I prefer the consistency shown in the video I narrated above. To me the New Orleans Creole gumbos I have had are overwhelmed by the flavor of roux or even filé powder, which I did not add to the gumbo in the video. I am not too experienced with using filé at all. But many people from my area do add it table side at the last minute. My family did not use it, did not care for the taste or the way it thickened the gumbo.

There is another use of the terms Cajun and Creole that applies to music in Louisiana. The same instrumentation (accordion, fiddle, guitar, triangle or drums) can be either Cajun or Creole.

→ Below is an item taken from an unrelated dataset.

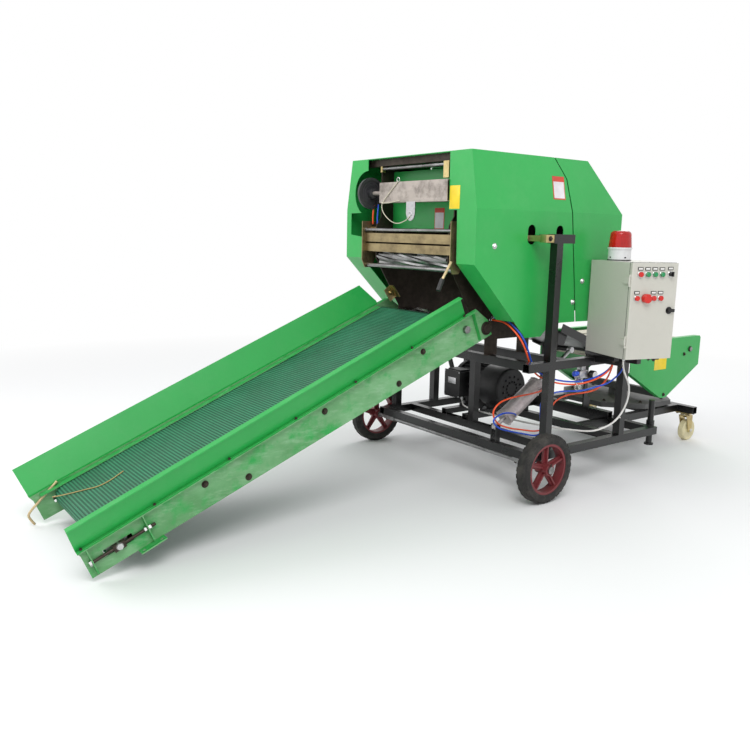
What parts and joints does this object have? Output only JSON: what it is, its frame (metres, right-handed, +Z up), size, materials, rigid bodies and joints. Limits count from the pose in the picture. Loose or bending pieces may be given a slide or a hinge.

Creole music is more syncopated than Cajun, but the standard repertoires of both Cajun and Creole music overlap a lot. Two steps, one steps, and waltzes, and sometimes blues known as slow drags. In the really old time music it also included polkas, mazurkas, contredanses, and other dances lost to time. Zydeco music is a more recent descendant of Creole music, originating roughly around the 1950s. The term zydeco itself was coined by a musicologist from Houston. The black French speaking people of the area I am from refer to themselves as Creole. The white French speaking people refer to themselves as Cajun. It is rare that a white French speaking person from that area refers to himself or herself as Creole, no matter whether the ancestors in fact came to Louisiana from Acadia (Nova Scotia) or directly from France before the Acadian expulsion, or even Spain, Germany, or other countries.

It's complicated, and not made any clearer at all in my opinion by Wikipedia.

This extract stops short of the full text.